━━━━━ Collected data

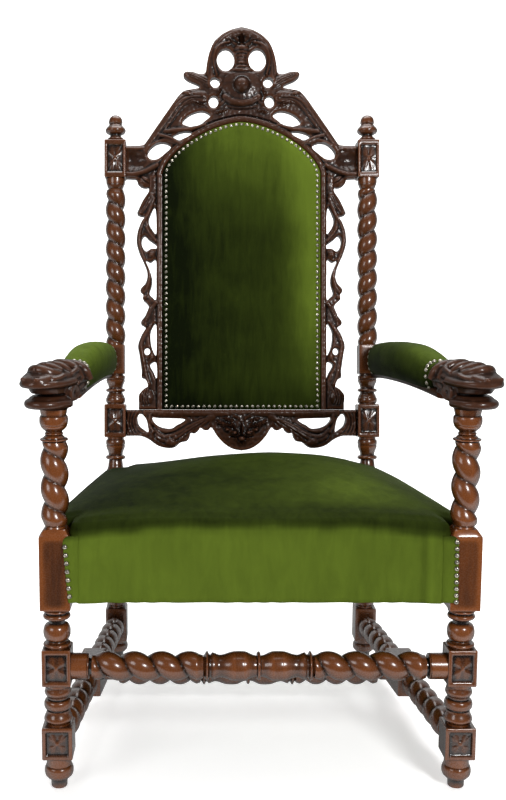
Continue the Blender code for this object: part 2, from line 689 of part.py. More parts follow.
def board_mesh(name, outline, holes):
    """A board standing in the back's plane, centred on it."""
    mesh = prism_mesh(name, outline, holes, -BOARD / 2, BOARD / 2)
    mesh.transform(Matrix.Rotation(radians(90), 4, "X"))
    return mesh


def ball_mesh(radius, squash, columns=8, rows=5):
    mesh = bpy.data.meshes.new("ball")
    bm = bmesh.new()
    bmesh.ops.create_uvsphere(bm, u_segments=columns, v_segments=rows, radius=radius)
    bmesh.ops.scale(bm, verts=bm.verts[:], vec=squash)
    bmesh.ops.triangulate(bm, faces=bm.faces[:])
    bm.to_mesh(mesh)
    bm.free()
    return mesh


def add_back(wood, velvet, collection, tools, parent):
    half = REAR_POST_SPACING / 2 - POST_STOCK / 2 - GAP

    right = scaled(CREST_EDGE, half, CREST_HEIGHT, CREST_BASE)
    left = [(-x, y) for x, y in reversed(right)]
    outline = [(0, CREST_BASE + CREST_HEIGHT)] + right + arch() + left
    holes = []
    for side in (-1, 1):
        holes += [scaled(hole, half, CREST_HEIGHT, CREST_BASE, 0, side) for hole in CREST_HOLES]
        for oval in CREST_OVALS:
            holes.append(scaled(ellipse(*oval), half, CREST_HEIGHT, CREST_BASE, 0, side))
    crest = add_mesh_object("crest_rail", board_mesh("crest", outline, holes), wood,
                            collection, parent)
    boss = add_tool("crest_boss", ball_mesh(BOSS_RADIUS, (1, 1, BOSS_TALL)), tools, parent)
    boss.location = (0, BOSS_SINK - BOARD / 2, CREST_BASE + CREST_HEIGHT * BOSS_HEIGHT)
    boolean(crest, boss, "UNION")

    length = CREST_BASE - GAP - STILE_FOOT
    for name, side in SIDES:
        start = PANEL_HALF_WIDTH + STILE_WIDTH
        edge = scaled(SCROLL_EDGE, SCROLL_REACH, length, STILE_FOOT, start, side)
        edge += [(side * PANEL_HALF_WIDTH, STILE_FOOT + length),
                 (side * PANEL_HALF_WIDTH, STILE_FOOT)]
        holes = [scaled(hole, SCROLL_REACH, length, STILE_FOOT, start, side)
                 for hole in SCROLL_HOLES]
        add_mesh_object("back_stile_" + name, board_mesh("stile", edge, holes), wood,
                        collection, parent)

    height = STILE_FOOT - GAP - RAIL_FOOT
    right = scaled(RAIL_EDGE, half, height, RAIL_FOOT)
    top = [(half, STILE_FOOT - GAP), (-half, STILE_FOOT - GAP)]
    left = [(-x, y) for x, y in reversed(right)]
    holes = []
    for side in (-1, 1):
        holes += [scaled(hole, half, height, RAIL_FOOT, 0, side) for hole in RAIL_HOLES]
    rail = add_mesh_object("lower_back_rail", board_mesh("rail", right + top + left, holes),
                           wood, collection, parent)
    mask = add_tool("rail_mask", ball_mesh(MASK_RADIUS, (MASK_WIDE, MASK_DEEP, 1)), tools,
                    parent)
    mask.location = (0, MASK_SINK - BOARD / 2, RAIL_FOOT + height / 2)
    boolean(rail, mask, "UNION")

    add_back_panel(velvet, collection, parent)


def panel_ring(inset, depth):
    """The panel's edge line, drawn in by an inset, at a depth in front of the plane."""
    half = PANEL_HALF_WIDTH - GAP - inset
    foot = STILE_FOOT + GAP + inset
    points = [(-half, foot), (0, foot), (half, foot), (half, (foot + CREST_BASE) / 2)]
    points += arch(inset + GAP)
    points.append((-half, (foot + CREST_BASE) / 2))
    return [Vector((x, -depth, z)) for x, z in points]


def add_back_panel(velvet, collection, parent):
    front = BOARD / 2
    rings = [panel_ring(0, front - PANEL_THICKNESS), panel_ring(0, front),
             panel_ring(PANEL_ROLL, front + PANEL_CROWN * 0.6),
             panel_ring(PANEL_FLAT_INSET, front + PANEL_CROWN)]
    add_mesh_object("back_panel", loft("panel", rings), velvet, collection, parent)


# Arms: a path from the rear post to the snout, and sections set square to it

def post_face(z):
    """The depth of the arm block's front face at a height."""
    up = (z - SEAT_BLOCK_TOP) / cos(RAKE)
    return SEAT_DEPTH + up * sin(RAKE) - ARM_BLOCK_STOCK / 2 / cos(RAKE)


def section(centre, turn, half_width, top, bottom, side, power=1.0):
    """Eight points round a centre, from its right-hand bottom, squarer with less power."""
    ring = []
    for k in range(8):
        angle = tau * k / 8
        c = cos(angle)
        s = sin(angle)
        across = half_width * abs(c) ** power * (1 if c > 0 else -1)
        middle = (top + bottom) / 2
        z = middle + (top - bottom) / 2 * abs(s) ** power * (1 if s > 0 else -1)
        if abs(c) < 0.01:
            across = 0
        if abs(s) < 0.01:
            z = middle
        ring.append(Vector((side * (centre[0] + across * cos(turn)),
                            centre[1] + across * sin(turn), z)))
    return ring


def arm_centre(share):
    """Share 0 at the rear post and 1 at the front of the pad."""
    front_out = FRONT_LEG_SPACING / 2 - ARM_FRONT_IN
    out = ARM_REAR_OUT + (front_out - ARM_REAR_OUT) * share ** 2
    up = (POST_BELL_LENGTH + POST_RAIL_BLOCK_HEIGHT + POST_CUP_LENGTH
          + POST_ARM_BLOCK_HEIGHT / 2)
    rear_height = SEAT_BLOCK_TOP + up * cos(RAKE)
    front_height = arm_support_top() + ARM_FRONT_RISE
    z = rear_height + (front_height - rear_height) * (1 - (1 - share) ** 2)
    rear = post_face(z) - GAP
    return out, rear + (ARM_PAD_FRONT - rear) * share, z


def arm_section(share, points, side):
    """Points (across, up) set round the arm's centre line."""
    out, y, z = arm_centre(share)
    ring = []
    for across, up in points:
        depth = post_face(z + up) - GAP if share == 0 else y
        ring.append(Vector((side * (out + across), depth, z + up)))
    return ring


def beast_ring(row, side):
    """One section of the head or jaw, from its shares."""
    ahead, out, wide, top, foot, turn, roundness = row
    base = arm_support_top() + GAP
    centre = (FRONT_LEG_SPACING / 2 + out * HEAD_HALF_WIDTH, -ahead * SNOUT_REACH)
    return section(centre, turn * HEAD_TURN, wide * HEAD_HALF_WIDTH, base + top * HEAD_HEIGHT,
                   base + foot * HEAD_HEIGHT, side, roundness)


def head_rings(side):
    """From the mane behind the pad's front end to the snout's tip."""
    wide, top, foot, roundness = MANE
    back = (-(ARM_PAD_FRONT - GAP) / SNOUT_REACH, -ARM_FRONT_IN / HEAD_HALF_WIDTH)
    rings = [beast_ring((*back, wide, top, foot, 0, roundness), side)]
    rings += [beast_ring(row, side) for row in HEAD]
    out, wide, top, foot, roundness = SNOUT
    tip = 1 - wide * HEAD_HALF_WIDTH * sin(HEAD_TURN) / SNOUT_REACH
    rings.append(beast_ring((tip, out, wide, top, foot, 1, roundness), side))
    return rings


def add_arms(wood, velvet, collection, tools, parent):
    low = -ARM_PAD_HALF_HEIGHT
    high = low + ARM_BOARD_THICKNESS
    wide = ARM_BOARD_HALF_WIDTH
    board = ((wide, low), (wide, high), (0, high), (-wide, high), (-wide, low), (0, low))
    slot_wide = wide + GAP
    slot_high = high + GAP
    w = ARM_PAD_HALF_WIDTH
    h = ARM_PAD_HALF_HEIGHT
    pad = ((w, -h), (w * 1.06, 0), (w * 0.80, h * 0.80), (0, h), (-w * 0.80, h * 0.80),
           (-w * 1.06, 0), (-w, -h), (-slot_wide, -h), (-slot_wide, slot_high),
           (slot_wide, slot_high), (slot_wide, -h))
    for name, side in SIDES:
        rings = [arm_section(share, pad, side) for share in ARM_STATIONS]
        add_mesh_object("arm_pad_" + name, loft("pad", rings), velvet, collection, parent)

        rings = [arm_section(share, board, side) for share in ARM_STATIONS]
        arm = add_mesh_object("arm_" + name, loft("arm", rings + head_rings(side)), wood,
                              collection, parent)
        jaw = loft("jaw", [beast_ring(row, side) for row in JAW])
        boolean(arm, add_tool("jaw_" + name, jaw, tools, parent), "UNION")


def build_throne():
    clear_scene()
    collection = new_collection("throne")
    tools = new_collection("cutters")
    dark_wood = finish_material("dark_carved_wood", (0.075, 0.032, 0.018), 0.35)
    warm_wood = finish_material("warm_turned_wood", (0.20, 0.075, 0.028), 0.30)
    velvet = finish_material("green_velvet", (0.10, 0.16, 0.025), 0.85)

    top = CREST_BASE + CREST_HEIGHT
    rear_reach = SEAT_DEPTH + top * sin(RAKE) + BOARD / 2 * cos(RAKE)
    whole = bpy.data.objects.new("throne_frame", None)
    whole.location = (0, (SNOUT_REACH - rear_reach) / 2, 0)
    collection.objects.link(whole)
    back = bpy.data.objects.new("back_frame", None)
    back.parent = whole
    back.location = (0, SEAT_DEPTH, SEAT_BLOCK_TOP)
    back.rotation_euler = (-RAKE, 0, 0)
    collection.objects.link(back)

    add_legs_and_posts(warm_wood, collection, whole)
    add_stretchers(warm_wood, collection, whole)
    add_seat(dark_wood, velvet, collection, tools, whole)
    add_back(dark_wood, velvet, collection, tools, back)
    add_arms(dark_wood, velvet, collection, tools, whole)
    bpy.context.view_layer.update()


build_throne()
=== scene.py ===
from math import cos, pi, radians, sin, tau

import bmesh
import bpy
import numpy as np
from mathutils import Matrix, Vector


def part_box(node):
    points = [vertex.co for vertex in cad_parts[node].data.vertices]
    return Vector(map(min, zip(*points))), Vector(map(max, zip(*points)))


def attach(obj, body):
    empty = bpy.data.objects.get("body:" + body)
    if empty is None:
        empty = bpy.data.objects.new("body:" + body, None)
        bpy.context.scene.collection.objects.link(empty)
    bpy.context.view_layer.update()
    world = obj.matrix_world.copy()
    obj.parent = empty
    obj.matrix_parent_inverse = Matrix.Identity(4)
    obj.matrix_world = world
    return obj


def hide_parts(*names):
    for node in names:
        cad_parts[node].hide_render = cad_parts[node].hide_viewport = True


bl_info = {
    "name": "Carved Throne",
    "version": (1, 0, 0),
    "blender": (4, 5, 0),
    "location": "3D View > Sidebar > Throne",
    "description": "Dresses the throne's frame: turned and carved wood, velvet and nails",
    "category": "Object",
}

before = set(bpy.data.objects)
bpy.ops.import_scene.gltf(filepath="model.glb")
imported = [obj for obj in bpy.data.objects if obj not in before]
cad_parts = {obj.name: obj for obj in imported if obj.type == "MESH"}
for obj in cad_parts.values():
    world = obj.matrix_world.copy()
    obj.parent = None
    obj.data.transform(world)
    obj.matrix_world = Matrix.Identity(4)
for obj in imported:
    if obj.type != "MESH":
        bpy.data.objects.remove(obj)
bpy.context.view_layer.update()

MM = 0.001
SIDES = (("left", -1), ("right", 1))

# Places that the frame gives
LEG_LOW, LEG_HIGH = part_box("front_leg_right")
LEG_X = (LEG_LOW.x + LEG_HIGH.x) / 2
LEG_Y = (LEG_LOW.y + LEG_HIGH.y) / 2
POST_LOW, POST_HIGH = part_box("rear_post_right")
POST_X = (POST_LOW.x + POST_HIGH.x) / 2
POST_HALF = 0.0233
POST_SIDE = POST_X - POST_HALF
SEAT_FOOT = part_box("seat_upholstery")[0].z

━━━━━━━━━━

### Exercise details
Only the count is wanted: report how many lines of the material above hold the word "None".

### Result for this exercise
5